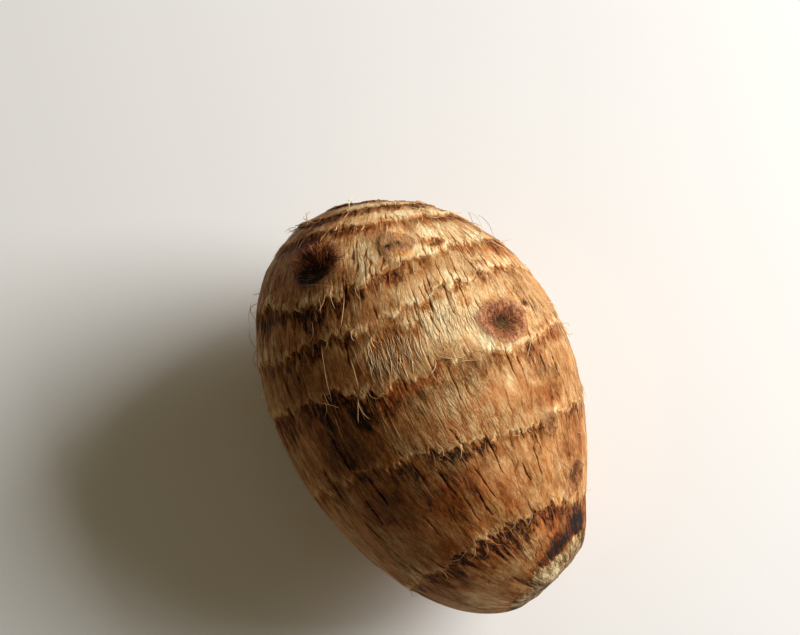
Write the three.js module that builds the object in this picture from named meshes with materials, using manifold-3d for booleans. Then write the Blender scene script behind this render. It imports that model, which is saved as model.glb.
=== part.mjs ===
// Taro corm: one small, egg-shaped cormel of Colocasia esculenta, lying on its side.
//
// The corm grew as one piece, so it is one closed solid. Its broad crown end carries the
// tightest leaf rings and the end bud; its narrow end bends aside to the scar where it broke
// from the parent plant. Each leaf ring is a low ledge: the papery husk on its crown side
// stands proud of the skin below it. Side buds sit as rimmed hollows or scaly knobs above
// the rings.
//
// Units are millimetres, +Z is up. The origin is on the surface that the corm lies on, below
// the middle of its bounding box, and +X runs along its length towards the crown.
//
// The skin is a surface of two angles. "turn" goes round the corm's axis: 0 is the upper
// side, +90 degrees the +Y side. "lift" goes from 0 at the crown's tip to the scar's rim, and
// places a section at MIDDLE + HALF_LENGTH * cos(lift) along the axis.
import * as THREE from "three";
import { mergeVertices } from "three/addons/utils/BufferGeometryUtils.js";
import Module from "manifold-3d";

const wasm = await Module();
wasm.setup();

const DEG = Math.PI / 180;

// Body: an egg whose axis bends towards the scar.
const HALF_LENGTH = 38.9; // of the uncut egg, along its axis
const MIDDLE = 37.8; // from the axis's start at the scar to the egg's middle
const HALF_GIRTH = 30.2; // half-width at the egg's middle
const EGG_TAPER = 0.07; // makes the crown end broader than the scar end
const EGG_FULLNESS = 0.09; // fills out both ends
const AXIS_LENGTH = MIDDLE + HALF_LENGTH;
const BEND = 30.0; // sideways offset of the axis's start, at the scar
const SECTION_TURN = 47 * DEG; // how far the sections turn with the bend, at the scar
const SECTION_TURN_POWER = 1.3;
const FLATTENING = 0.94; // height of a section over its width

// Husk: a ring's place along the axis is at + tilt * sin(turn) + sway * sin(2 * turn), and its
// ledge is how far the husk on its crown side stands out.
const RINGS = [
  { at: 9.4, tilt: 4.2, sway: 0.2, ledge: 0.55 },
  { at: 25.6, tilt: 4.6, sway: 0.2, ledge: 0.4 },
  { at: 39.2, tilt: 1.5, sway: 0.6, ledge: 0.45 },
  { at: 52.6, tilt: -3.6, sway: 0.4, ledge: 0.5 },
  { at: 59.8, tilt: -3.6, sway: -0.8, ledge: 0.55 },
  { at: 69.2, tilt: -0.8, sway: 0.2, ledge: 0.6 },
  { at: 72.6, tilt: -0.8, sway: 0.1, ledge: 0.55 },
  { at: 74.6, tilt: -0.2, sway: 0.0, ledge: 0.4 },
  { at: 76.2, tilt: 0.0, sway: 0.0, ledge: 0.4 },
];
const LEDGE_FADE = 0.3; // share of the way to the next ring over which a ledge dies out
const LEDGE_WIDTH = 0.25; // of the ledge's own steep face

// Side buds: place along the axis and round it in degrees, radius, and how far the rim and
// the middle stand out. A middle below zero is a hollow.
const BUDS = [
  { at: 62.6, turn: 33, radius: 5.8, rim: 0.6, middle: -2.0 },
  { at: 64.1, turn: -5, radius: 4.0, rim: 0.5, middle: 0.8 },
  { at: 63.7, turn: -22, radius: 2.2, rim: 0.2, middle: -0.8 },
  { at: 44.0, turn: -37, radius: 6.0, rim: 0.7, middle: -1.2 },
  { at: 37.0, turn: -19, radius: 3.6, rim: 0.4, middle: 0.7 },
  { at: 20.0, turn: -40, radius: 3.2, rim: 0.6, middle: 0.4 },
  { at: 8.9, turn: -51, radius: 4.0, rim: 0.5, middle: -0.6 },
  { at: 50.0, turn: 128, radius: 5.2, rim: 0.9, middle: -1.1 },
  { at: 24.0, turn: 112, radius: 3.8, rim: 0.6, middle: 0.9 },
  { at: 58.5, turn: -122, radius: 4.6, rim: 0.8, middle: -1.0 },
  { at: 30.0, turn: -138, radius: 3.8, rim: 0.7, middle: -0.6 },
];

// Crown: the tip is sunk inside the smallest rings, and a small end bud fills its middle.
const CROWN_HOLLOW = 1.5;
const CROWN_HOLLOW_RADIUS = 8.0;
const END_BUD_HEIGHT = 1.9;
const END_BUD_RADIUS = 3.6;

// Scar: a nearly flat, round break with a raised rim and a middle that mounds a little.
const SCAR_AT = 0.3;
const SCAR_LIP = 1.9; // how far the rim stands out, most on the -Y side
const SCAR_LIP_FADE = 3.0;
const SCAR_MOUND = 0.9;

// Rest: the corm lies where its weight balances, on a side pressed flat as it grew.
const REST_PITCH = 3.5 * DEG; // lifts the crown end
const LENGTHWISE = -21.5 * DEG; // turns the longest way onto X
const PRESSED_FLAT = 0.8; // how much of the round underside the flat takes away

// Mesh: faces round the corm, the spacing of the rows between two rings, and the scar's rows.
const FACES_ROUND = 96;
const ROW_SPACING = 2.2;
const SCAR_ROWS = 3;

const smooth = (x) => {
  const t = Math.min(1, Math.max(0, x));
  return t * t * (3 - 2 * t);
};

const bump = (x) => smooth(1 - Math.abs(x));

const sectionAt = (lift) => MIDDLE + HALF_LENGTH * Math.cos(lift);
const liftAt = (along) => Math.acos(Math.min(1, (along - MIDDLE) / HALF_LENGTH));

// The axis's point, and the section's outward and endward directions, at a lift and a turn.
function sectionFrame(lift, turn) {
  const toScar = 1 - sectionAt(lift) / AXIS_LENGTH;
  const swing = SECTION_TURN * toScar ** SECTION_TURN_POWER;
  const side = new THREE.Vector3(-Math.sin(swing), Math.cos(swing), 0);
  return {
    centre: new THREE.Vector3(sectionAt(lift), -BEND * toScar ** 2, 0),
    outward: side.multiplyScalar(Math.sin(turn)).add(
      new THREE.Vector3(0, 0, FLATTENING * Math.cos(turn)),
    ),
    endward: new THREE.Vector3(Math.cos(swing), Math.sin(swing), 0),
  };
}

// A point of the skin, raised off the plain egg by rise.
function skinPoint(lift, turn, rise = 0) {
  const c = Math.cos(lift);
  const s = Math.sin(lift);
  const radius = HALF_GIRTH * s * (1 + EGG_TAPER * c + EGG_FULLNESS * c * c);
  const { centre, outward, endward } = sectionFrame(lift, turn);
  const steep = Math.hypot(HALF_GIRTH * c, HALF_LENGTH * s);
  return centre
    .addScaledVector(outward, radius + (rise * HALF_LENGTH * s) / steep)
    .addScaledVector(endward, (rise * HALF_GIRTH * c) / steep);
}

const ringLift = (ring, turn) =>
  liftAt(ring.at + ring.tilt * Math.sin(turn) + ring.sway * Math.sin(2 * turn));

// How far the scar's rim stands out at a place along the axis, most on the -Y side.
function scarLip(lift, turn) {
  const fromScar = (sectionAt(lift) - SCAR_AT) / SCAR_LIP_FADE;
  return SCAR_LIP * (0.6 - 0.4 * Math.sin(turn)) * Math.exp(-fromScar * fromScar);
}

// How far the buds stand out at a point of the plain egg. A bud's rim is a ring at 0.6 of its
// radius, and its middle lies within that.
const BUD_CENTRES = BUDS.map((bud) => skinPoint(liftAt(bud.at), bud.turn * DEG));

function budRise(point) {
  let rise = 0;
  BUDS.forEach((bud, i) => {
    const away = point.distanceTo(BUD_CENTRES[i]) / bud.radius;
    rise += bud.rim * bump((away - 0.6) / 0.5) + bud.middle * bump(away / 0.7);
  });
  return rise;
}

const TIP = skinPoint(0, 0);

function crownRise(point) {
  const away = point.distanceTo(TIP);
  const sunk = CROWN_HOLLOW * smooth((CROWN_HOLLOW_RADIUS - away) / 3);
  return END_BUD_HEIGHT * bump(away / END_BUD_RADIUS) - sunk;
}

// The rows of a column of the skin, from the crown's tip to the scar's rim: each has the lift
// and how far the husk stands out there. A ring takes two rows, above and below its ledge.
const STOPS = [...RINGS].reverse();
STOPS.push({ at: SCAR_AT, tilt: 0, sway: 0, ledge: 0 });

function columnRows(turn) {
  const rows = [];
  let from = 0;
  let rowsTaken = liftAt(AXIS_LENGTH);
  for (const stop of STOPS) {
    const lift = ringLift(stop, turn);
    const count = Math.max(2, Math.round(((liftAt(stop.at) - rowsTaken) * HALF_LENGTH) / ROW_SPACING));
    for (let i = 1; i <= count; i++) {
      const share = i / count;
      const husk = smooth(1 - (1 - share) / LEDGE_FADE);
      rows.push({ lift: from + (lift - from) * share, husk: stop.ledge * husk });
    }
    from = lift;
    rowsTaken = liftAt(stop.at);
    if (stop.ledge > 0) {
      from += LEDGE_WIDTH / HALF_LENGTH;
      rows.push({ lift: from, husk: 0 });
    }
  }
  return rows;
}

// One column of points, from the crown to the scar's middle.
function buildColumn(turn) {
  const column = columnRows(turn).map(({ lift, husk }) => {
    const plain = skinPoint(lift, turn);
    const rise = husk + budRise(plain) + crownRise(plain) + scarLip(lift, turn);
    return skinPoint(lift, turn, rise);
  });
  const rim = column[column.length - 1];
  for (let row = 1; row < SCAR_ROWS; row++) {
    column.push(scarPoint(rim, row / SCAR_ROWS));
  }
  return column;
}

// A point of the scar, part of the way in from its rim to its middle.
function scarPoint(rim, share) {
  const { centre, endward } = sectionFrame(liftAt(SCAR_AT), 0);
  const mound = SCAR_MOUND * (1 - (1 - share) ** 2);
  return rim.clone().lerp(centre, share).addScaledVector(endward, -mound);
}

function buildSkin() {
  const columns = [];
  for (let i = 0; i < FACES_ROUND; i++) {
    columns.push(buildColumn((i / FACES_ROUND) * 2 * Math.PI));
  }
  const rowCount = columns[0].length;
  const tip = TIP.clone().addScaledVector(sectionFrame(0, 0).endward, crownRise(TIP));
  const points = [tip, ...columns.flat(), scarPoint(TIP, 1)];

  const crown = 0;
  const scar = points.length - 1;
  const at = (column, row) => 1 + (column % FACES_ROUND) * rowCount + row;
  const faces = [];
  for (let c = 0; c < FACES_ROUND; c++) {
    faces.push(crown, at(c + 1, 0), at(c, 0));
    for (let r = 0; r + 1 < rowCount; r++) {
      faces.push(at(c, r), at(c + 1, r), at(c + 1, r + 1));
      faces.push(at(c, r), at(c + 1, r + 1), at(c, r + 1));
    }
    faces.push(scar, at(c, rowCount - 1), at(c + 1, rowCount - 1));
  }
  const geometry = new THREE.BufferGeometry().setFromPoints(points);
  geometry.setIndex(faces);
  return geometry;
}

// Turns the corm into the way it lies, and moves its lowest point PRESSED_FLAT below z = 0.
function layDown(geometry) {
  geometry.rotateY(-REST_PITCH);
  geometry.rotateZ(LENGTHWISE);
  geometry.computeBoundingBox();
  const { min, max } = geometry.boundingBox;
  geometry.translate(-(min.x + max.x) / 2, -(min.y + max.y) / 2, -min.z - PRESSED_FLAT);
  return geometry;
}

// A closed geometry as a manifold-3d solid.
function toSolid(geometry) {
  const bare = geometry.clone();
  bare.deleteAttribute("normal");
  bare.deleteAttribute("uv");
  const merged = mergeVertices(bare, 1e-4);
  return new wasm.Manifold(
    new wasm.Mesh({
      numProp: 3,
      vertProperties: merged.attributes.position.array,
      triVerts: new Uint32Array(merged.index.array),
    }),
  );
}

function toGeometry(solid) {
  const mesh = solid.getMesh();
  return new THREE.BufferGeometry()
    .setAttribute("position", new THREE.BufferAttribute(new Float32Array(mesh.vertProperties), 3))
    .setIndex(new THREE.BufferAttribute(new Uint32Array(mesh.triVerts), 1));
}

// The underside below z = 0 is pressed flat.
function pressFlat(geometry) {
  const slab = new THREE.BoxGeometry(200, 200, 20).translate(0, 0, -10);
  return toGeometry(toSolid(geometry).subtract(toSolid(slab)));
}

const corm = new THREE.Mesh(
  pressFlat(layDown(buildSkin())),
  new THREE.MeshStandardMaterial({ color: 0xa9763f, roughness: 0.8, metalness: 0 }),
);
corm.name = "corm";

const taro = new THREE.Group();
taro.add(corm);

export default taro;
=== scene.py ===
"""A taro corm lying on its side: ringed, fibrous skin, frayed husk, stray hairs and a plain stage.

Places on the corm follow its growth. turn is the angle round the axis, 0 on top as it lies and
more towards +Y; along is the place on the axis, from 0 at the scar to the crown's tip; arc is
the distance over the skin from the crown's tip. Lengths are in millimetres until place() or MM
turns them into metres.
"""

import math
from types import SimpleNamespace

import bpy
import numpy as np
from mathutils import Matrix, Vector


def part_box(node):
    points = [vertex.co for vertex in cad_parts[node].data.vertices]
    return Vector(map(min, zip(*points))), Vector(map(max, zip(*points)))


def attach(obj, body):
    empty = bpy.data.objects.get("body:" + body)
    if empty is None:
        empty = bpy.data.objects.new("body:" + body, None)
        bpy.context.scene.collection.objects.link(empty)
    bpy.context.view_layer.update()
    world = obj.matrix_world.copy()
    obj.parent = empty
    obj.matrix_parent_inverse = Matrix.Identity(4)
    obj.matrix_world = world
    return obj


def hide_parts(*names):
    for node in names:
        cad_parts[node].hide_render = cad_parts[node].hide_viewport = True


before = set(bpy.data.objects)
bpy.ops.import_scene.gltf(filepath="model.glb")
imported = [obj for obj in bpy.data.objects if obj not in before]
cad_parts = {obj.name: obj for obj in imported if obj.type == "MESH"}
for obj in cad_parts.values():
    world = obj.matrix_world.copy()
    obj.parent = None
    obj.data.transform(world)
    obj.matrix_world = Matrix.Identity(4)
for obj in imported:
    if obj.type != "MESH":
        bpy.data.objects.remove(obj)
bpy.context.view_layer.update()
CORM_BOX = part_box("corm")

bl_info = {
    "name": "Taro Corm",
    "version": (1, 0, 0),
    "blender": (4, 5, 0),
    "location": "View3D > Sidebar > Taro",
    "description": "Dresses the packed corm in its skin, husk fibres and hairs, and sets a plain stage",
    "category": "Add Mesh",
}

MM = 0.001
FULL_TURN = 2 * math.pi

# The egg that the corm grew as: the same shape as the solid's. The axis bends towards the scar
# and the sections turn with it; the scar has a lip and a mound.
HALF_LENGTH = 38.9
MIDDLE = 37.8
HALF_GIRTH = 30.2
EGG_TAPER = 0.07
EGG_FULLNESS = 0.09
AXIS_LENGTH = MIDDLE + HALF_LENGTH
BEND = 30.0
SECTION_TURN = math.radians(47)
SECTION_TURN_POWER = 1.3
FLATTENING = 0.94
SCAR_AT = 0.3
SCAR_LIP = 1.9
SCAR_LIP_FADE = 3.0
SCAR_MOUND = 0.9
REST_PITCH = math.radians(3.5)
LENGTHWISE = math.radians(-21.5)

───

Goal ▸
The lines to quote run from the one containing "const corm = new" to the one containing "zip(*points))), Vector(map(max, zip(*points)))". Quote them exactly, with both of those lines, and nothing else.

Full output ▸
const corm = new THREE.Mesh(
  pressFlat(layDown(buildSkin())),
  new THREE.MeshStandardMaterial({ color: 0xa9763f, roughness: 0.8, metalness: 0 }),
);
corm.name = "corm";

const taro = new THREE.Group();
taro.add(corm);

export default taro;
=== scene.py ===
"""A taro corm lying on its side: ringed, fibrous skin, frayed husk, stray hairs and a plain stage.

Places on the corm follow its growth. turn is the angle round the axis, 0 on top as it lies and
more towards +Y; along is the place on the axis, from 0 at the scar to the crown's tip; arc is
the distance over the skin from the crown's tip. Lengths are in millimetres until place() or MM
turns them into metres.
"""

import math
from types import SimpleNamespace

import bpy
import numpy as np
from mathutils import Matrix, Vector


def part_box(node):
    points = [vertex.co for vertex in cad_parts[node].data.vertices]
    return Vector(map(min, zip(*points))), Vector(map(max, zip(*points)))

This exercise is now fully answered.